Aldus opgetekend door Professor Ian Stevenson. Psychiater en verbonden aan de universiteit van Viginia U.S.A. Hij is één van de belangrijkste onderzoekers over reïncarnatie in de hedendaagse tijd. Hij onderzocht gedurende 40 jaar 2500 gevallen wereldwijd, van vermoedelijke reïncarnatie. Zoals dit verhaal uit Engeland zijn er zoals gezegd, in alle landen en culturen ter wereld eindeloos veel voorbeelden van vermoedelijke reïncarnatie naar boven gekomen. Verhalen die tot op heden naar voren blijven komen.
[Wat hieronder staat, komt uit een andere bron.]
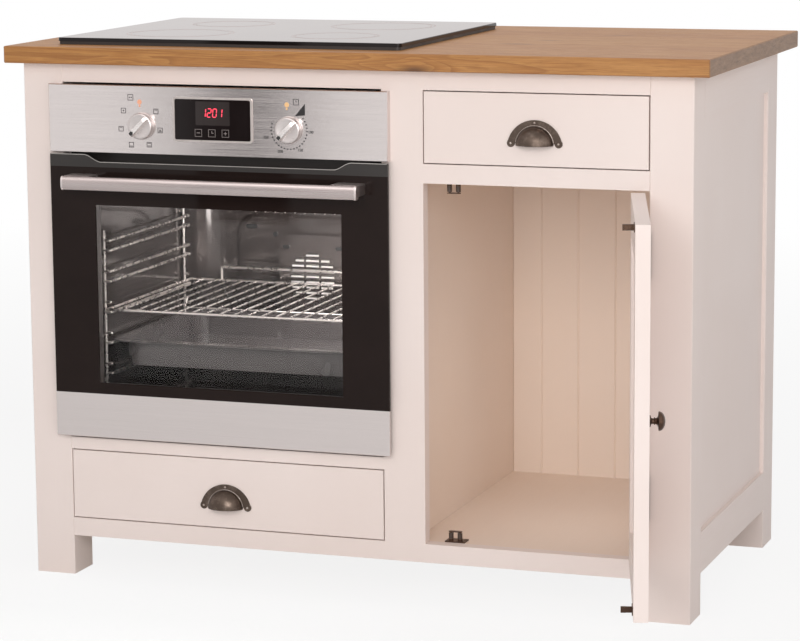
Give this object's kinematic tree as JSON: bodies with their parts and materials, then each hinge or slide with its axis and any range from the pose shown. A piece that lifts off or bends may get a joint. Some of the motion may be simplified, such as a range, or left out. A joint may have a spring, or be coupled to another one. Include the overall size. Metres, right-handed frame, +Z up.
{
  "type": "stove surround cabinet",
  "caption": "Painted kitchen cabinet on square legs with built-in oven and glass hob, wooden worktop, inset drawers with cup pulls and a cupboard with an open door.",
  "frame": {"origin": "on the floor, under the middle of the front left leg", "axes": "+X to the right seen from the front, +Y towards the back, +Z up"},
  "size_m": [1.2072, 0.9921, 0.9095],
  "materials": {
    "painted_wood": "satin cream paint",
    "worktop_wood": "oiled staves",
    "runner_wood": "bare hardwood",
    "drawer_wood": "clear matt lacquer",
    "hob_glass": "polished black",
    "door_glass": "polished black with a clear window",
    "black_glass": "polished black",
    "clear_glass": "clear",
    "dark_steel": "satin black",
    "plated_steel": "zinc plated",
    "stainless_steel": "brushed",
    "polished_steel": "polished",
    "knob_metal": "satin",
    "oven_enamel": "glossy grey enamel",
    "heater": "matt ceramic fibre",
    "black_plastic": "matt",
    "trim_plastic": "semi-gloss",
    "seal_rubber": "matt",
    "pewter": "antique",
    "dark_bronze": "antique",
    "roller_plastic": "matt"
  },
  "bodies": {
    "cabinet": {"leg_front_left": "painted_wood", "leg_front_right": "painted_wood", "back_legs": "painted_wood", "front_long_rails": "painted_wood", "centre_stile": "painted_wood", "front_short_rails": "painted_wood", "side_rails": "painted_wood", "side_panels": "painted_wood", "back_rails": "painted_wood", "back_boards": "painted_wood", "centre_partition": "painted_wood", "cupboard_floor": "painted_wood", "drawer_divider": "painted_wood", "oven_deck": "painted_wood", "drawer_runners": "runner_wood", "worktop": "worktop_wood", "worktop_buttons": "runner_wood", "hob_glass": "hob_glass", "hob_case": "dark_steel", "hob_heaters": "heater", "hob_clamps": "plated_steel", "oven_casing": "plated_steel", "oven_cavity": "oven_enamel", "control_panel": "stainless_steel", "display_bezel": "polished_steel", "display_glass": "black_glass", "control_switches": "black_plastic", "fan_cover": "oven_enamel", "fan_motor": "dark_steel", "side_racks": "polished_steel", "door_seal": "seal_rubber", "oven_hinges": "plated_steel", "butt_hinges_fixed": "dark_bronze", "catch_bodies": "dark_bronze"},
    "function_knob": {"function_knob": "knob_metal"},
    "thermostat_knob": {"thermostat_knob": "knob_metal"},
    "fan_rotor": {"fan_rotor": "plated_steel"},
    "wire_shelf": {"wire_shelf": "polished_steel"},
    "oven_tray": {"oven_tray": "oven_enamel"},
    "oven_door": {"oven_door_glass": "door_glass", "oven_door_strip": "stainless_steel", "oven_door_trim": "trim_plastic", "oven_door_frame": "dark_steel", "oven_door_inner_glass": "clear_glass", "oven_door_handle": "stainless_steel"},
    "wide_drawer": {"wide_drawer_front": "painted_wood", "wide_drawer_box": "drawer_wood", "wide_drawer_pull": "pewter"},
    "narrow_drawer": {"narrow_drawer_front": "painted_wood", "narrow_drawer_box": "drawer_wood", "narrow_drawer_pull": "pewter"},
    "cupboard_door": {"cupboard_door_frame": "painted_wood", "cupboard_door_panel": "painted_wood", "cupboard_door_knob": "dark_bronze", "cupboard_door_strikes": "dark_bronze", "butt_hinges_moving": "dark_bronze"},
    "catch_roller_bottom_left": {"catch_roller_bottom_left": "roller_plastic"},
    "catch_roller_bottom_right": {"catch_roller_bottom_right": "roller_plastic"},
    "catch_roller_top_left": {"catch_roller_top_left": "roller_plastic"},
    "catch_roller_top_right": {"catch_roller_top_right": "roller_plastic"}
  },
  "joints": [
    {"name": "oven_door_hinge", "type": "hinge", "parent": "cabinet", "child": "oven_door", "pos_m": [0.3135, -0.039, 0.247], "axis": [1, 0, 0], "range_deg": [0, 90], "stiffness_Nm_per_rad": 12, "springref_deg": -11.46},
    {"name": "wide_drawer_slide", "type": "slide", "parent": "cabinet", "child": "wide_drawer", "axis": [0, -1, 0], "range_m": [0, 0.38]},
    {"name": "narrow_drawer_slide", "type": "slide", "parent": "cabinet", "child": "narrow_drawer", "axis": [0, -1, 0], "range_m": [0, 0.38]},
    {"name": "cupboard_door_hinge", "type": "hinge", "parent": "cabinet", "child": "cupboard_door", "pos_m": [1.037, -0.04, 0.101], "axis": [0, 0, 1], "range_deg": [-106, 74]},
    {"name": "function_knob_turn", "type": "hinge", "parent": "cabinet", "child": "function_knob", "pos_m": [0.1839, -0.049, 0.7705], "axis": [0, 1, 0], "range_deg": [0, 315]},
    {"name": "thermostat_knob_turn", "type": "hinge", "parent": "cabinet", "child": "thermostat_knob", "pos_m": [0.4431, -0.049, 0.7705], "axis": [0, 1, 0], "range_deg": [0, 215]},
    {"name": "fan_spin", "type": "hinge", "parent": "cabinet", "child": "fan_rotor", "pos_m": [0.3135, 0.415, 0.463], "axis": [0, 1, 0], "continuous": true},
    {"name": "wire_shelf_slide", "type": "slide", "parent": "cabinet", "child": "wire_shelf", "axis": [0, -1, 0], "range_m": [0, 0.283]},
    {"name": "oven_tray_slide", "type": "slide", "parent": "cabinet", "child": "oven_tray", "axis": [0, -1, 0], "range_m": [0, 0.189]},
    {"name": "catch_roller_bottom_left_spin", "type": "hinge", "parent": "cabinet", "child": "catch_roller_bottom_left", "pos_m": [0.701, -0.007, 0.11], "axis": [0, 0, 1], "continuous": true},
    {"name": "catch_roller_bottom_right_spin", "type": "hinge", "parent": "cabinet", "child": "catch_roller_bottom_right", "pos_m": [0.716, -0.007, 0.11], "axis": [0, 0, 1], "continuous": true},
    {"name": "catch_roller_top_left_spin", "type": "hinge", "parent": "cabinet", "child": "catch_roller_top_left", "pos_m": [0.701, -0.007, 0.679], "axis": [0, 0, 1], "continuous": true},
    {"name": "catch_roller_top_right_spin", "type": "hinge", "parent": "cabinet", "child": "catch_roller_top_right", "pos_m": [0.716, -0.007, 0.679], "axis": [0, 0, 1], "continuous": true}
  ],
  "couplings": [
    {"joint": "wire_shelf_slide", "follows": "oven_door_hinge", "m_per_rad": 0.18},
    {"joint": "oven_tray_slide", "follows": "oven_door_hinge", "m_per_rad": 0.12}
  ]
}
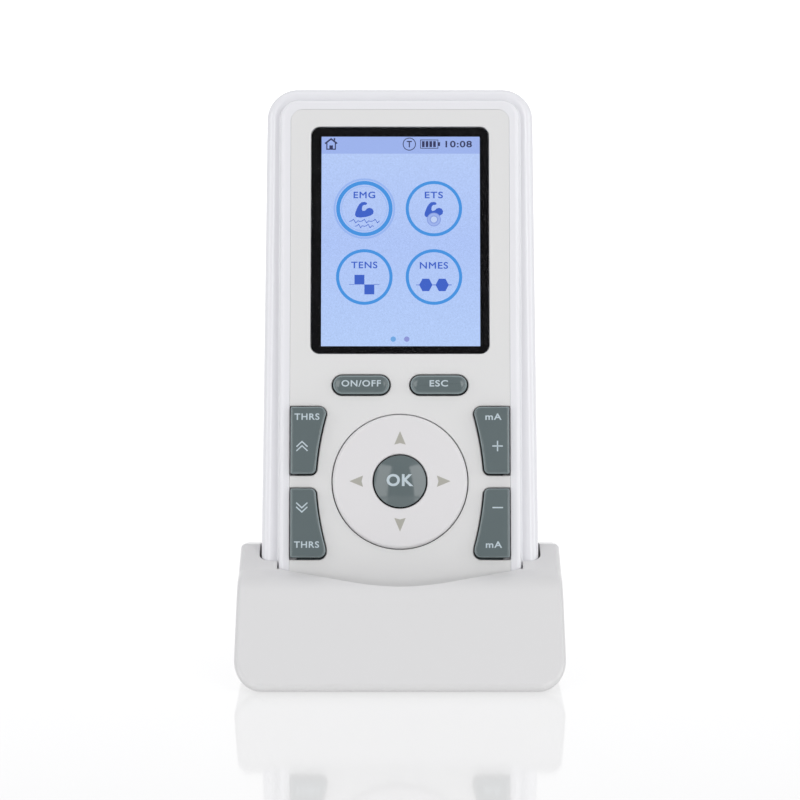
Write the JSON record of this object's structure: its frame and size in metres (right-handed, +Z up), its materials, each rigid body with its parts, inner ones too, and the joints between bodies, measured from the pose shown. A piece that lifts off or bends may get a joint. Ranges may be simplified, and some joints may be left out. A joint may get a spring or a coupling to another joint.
{
  "type": "tens unit",
  "caption": "Hand-held nerve and muscle stimulator with a lit screen, round direction ring and side keys, standing in its charging cradle.",
  "frame": {"origin": "middle of the rubber mat under the cradle, on the table", "axes": "+X to the user's right, +Y to the back, +Z up; the handset leans back in the YZ plane"},
  "size_m": [0.0736, 0.0789, 0.1297],
  "materials": {
    "casing_white": "gloss, moulded",
    "panel_white": "satin, painted",
    "key_grey": "gloss over grey-green",
    "ring_white": "satin",
    "window": "clear, hard coated",
    "mask_black": "printed black",
    "screen": "lit display",
    "light_guide": "milky",
    "steel": "plated",
    "flex": "polyimide",
    "silicone": "matt",
    "board": "solder mask",
    "chip": "moulded epoxy",
    "winding": "ferrite",
    "can": "sleeved can",
    "socket_black": "moulded",
    "gilt": "gold plated",
    "cell": "wrapped",
    "rubber_mat": "matt",
    "base_grey": "fine spark texture"
  },
  "bodies": {
    "cradle": {"cradle_shell": "casing_white", "base_plate": "base_grey", "foot_mat": "rubber_mat", "ballast_plate": "steel", "dc_inlet": "socket_black", "inlet_pin": "gilt", "base_screws": "steel", "contact_block": "socket_black", "cradle_board": "board"},
    "handset": {"front_shell": "casing_white", "rear_shell": "casing_white", "front_panel": "panel_white", "display_window": "window", "window_mask": "mask_black", "lcd_panel": "screen", "lcd_backlight": "light_guide", "lcd_frame": "steel", "lcd_flex": "flex", "keypad_mat": "silicone", "dome_switches": "steel", "main_board": "board", "processor": "chip", "output_transformers": "winding", "capacitors": "can", "buzzer": "chip", "lead_socket_left": "socket_black", "lead_socket_right": "socket_black", "board_screws": "steel", "case_screws": "steel", "charge_pads": "gilt", "battery_pack": "cell", "battery_contacts": "gilt"},
    "battery_door": {"battery_door": "casing_white", "door_screw": "steel"},
    "on_off_key": {"on_off_key": "key_grey"},
    "escape_key": {"escape_key": "key_grey"},
    "threshold_up_key": {"threshold_up_key": "key_grey"},
    "threshold_down_key": {"threshold_down_key": "key_grey"},
    "current_up_key": {"current_up_key": "key_grey"},
    "current_down_key": {"current_down_key": "key_grey"},
    "ok_key": {"ok_key": "key_grey"},
    "ring_pivot": {"ring_pivot": "silicone"},
    "direction_ring": {"direction_ring": "ring_white"},
    "contact_pin_left": {"contact_pin_left": "gilt"},
    "contact_pin_right": {"contact_pin_right": "gilt"}
  },
  "joints": [
    {"name": "handset_lift", "type": "slide", "parent": "cradle", "child": "handset", "axis": [0, 0.2716, 0.9624], "range_m": [0, 0.04]},
    {"name": "on_off_press", "type": "slide", "parent": "handset", "child": "on_off_key", "axis": [0, 0.9624, -0.2716], "range_m": [0, 0.0005], "stiffness_N_per_m": 1500},
    {"name": "escape_press", "type": "slide", "parent": "handset", "child": "escape_key", "axis": [0, 0.9624, -0.2716], "range_m": [0, 0.0005], "stiffness_N_per_m": 1500},
    {"name": "threshold_up_press", "type": "slide", "parent": "handset", "child": "threshold_up_key", "axis": [0, 0.9624, -0.2716], "range_m": [0, 0.0005], "stiffness_N_per_m": 1500},
    {"name": "threshold_down_press", "type": "slide", "parent": "handset", "child": "threshold_down_key", "axis": [0, 0.9624, -0.2716], "range_m": [0, 0.0005], "stiffness_N_per_m": 1500},
    {"name": "current_up_press", "type": "slide", "parent": "handset", "child": "current_up_key", "axis": [0, 0.9624, -0.2716], "range_m": [0, 0.0005], "stiffness_N_per_m": 1500},
    {"name": "current_down_press", "type": "slide", "parent": "handset", "child": "current_down_key", "axis": [0, 0.9624, -0.2716], "range_m": [0, 0.0005], "stiffness_N_per_m": 1500},
    {"name": "ok_press", "type": "slide", "parent": "handset", "child": "ok_key", "axis": [0, 0.9624, -0.2716], "range_m": [0, 0.0005], "stiffness_N_per_m": 1500},
    {"name": "ring_rock_up_down", "type": "hinge", "parent": "handset", "child": "ring_pivot", "pos_m": [0, 0.00073, 0.04134], "axis": [1, 0, 0], "range_deg": [-2, 2], "stiffness_Nm_per_rad": 0.6},
    {"name": "ring_rock_left_right", "type": "hinge", "parent": "ring_pivot", "child": "direction_ring", "pos_m": [0, 0.00073, 0.04134], "axis": [0, 0.2716, 0.9624], "range_deg": [-2, 2], "stiffness_Nm_per_rad": 0.6},
    {"name": "battery_door_hinge", "type": "hinge", "parent": "handset", "child": "battery_door", "pos_m": [0, 0.01815, 0.03715], "axis": [-1, 0, 0], "range_deg": [0, 70]},
    {"name": "contact_pin_left_press", "type": "slide", "parent": "cradle", "child": "contact_pin_left", "axis": [0, 0.2716, 0.9624], "range_m": [-0.001, 0], "stiffness_N_per_m": 300},
    {"name": "contact_pin_right_press", "type": "slide", "parent": "cradle", "child": "contact_pin_right", "axis": [0, 0.2716, 0.9624], "range_m": [-0.001, 0], "stiffness_N_per_m": 300}
  ]
}
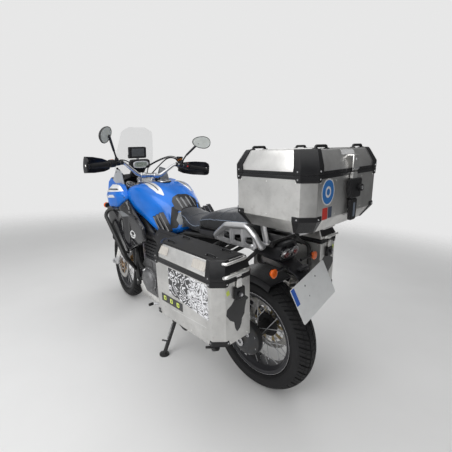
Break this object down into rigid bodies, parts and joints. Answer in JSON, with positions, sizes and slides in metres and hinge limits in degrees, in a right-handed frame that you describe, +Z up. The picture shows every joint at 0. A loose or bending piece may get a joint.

Situaties als in het verhaal van Engeland, waarin reïncarnatie zeer snel na het overlijden weer plaatsvindt, heeft uiteraard te maken met de zeer korte en abrupt afgebroken levens van de meisjes Pollock. Bij levens die op Aarde heel lang verlopen en op natuurlijke wijze beëindigd worden, is de noodzaak tot reïncarnatie lang niet zo vlug aanwezig. Bij deze mensen vindt een uitgebreide periode van ‘bezinning, evaluatie en contemplatie’ plaats. Dit ter voorbereiding op een volgend leven, dat op grond van het 'levenskarma' en met een ander thema, op ‘logische en zinvolle’ wijze dient aan te sluiten op de voorgaande levens. Zodat er in het volgende leven duidelijk van 'groei en bewustwording' sprake kan zijn.

Reincarnatie is een natuurlijke levenscyclus waaraan de mens gebonden is.
Zolang de mensheid bestaat is er altijd een geloof geweest in een 'leven na dit leven' en in de mogelijkheid in een nieuw lichaam weder te keren, opdat er van verdere 'groei' sprake kan zijn. Door religieuze en rationele overwegingen heeft men op een gegeven moment dit 'idee' of liever gezegd dit 'innerlijk besef' laten varen. Inmiddels is men dermate gehecht geworden aan de fysieke wereld waarin wij leven, dat aan het natuurlijke gegeven van 'wedergeboorte' helaas geen waarde meer wordt toegekend.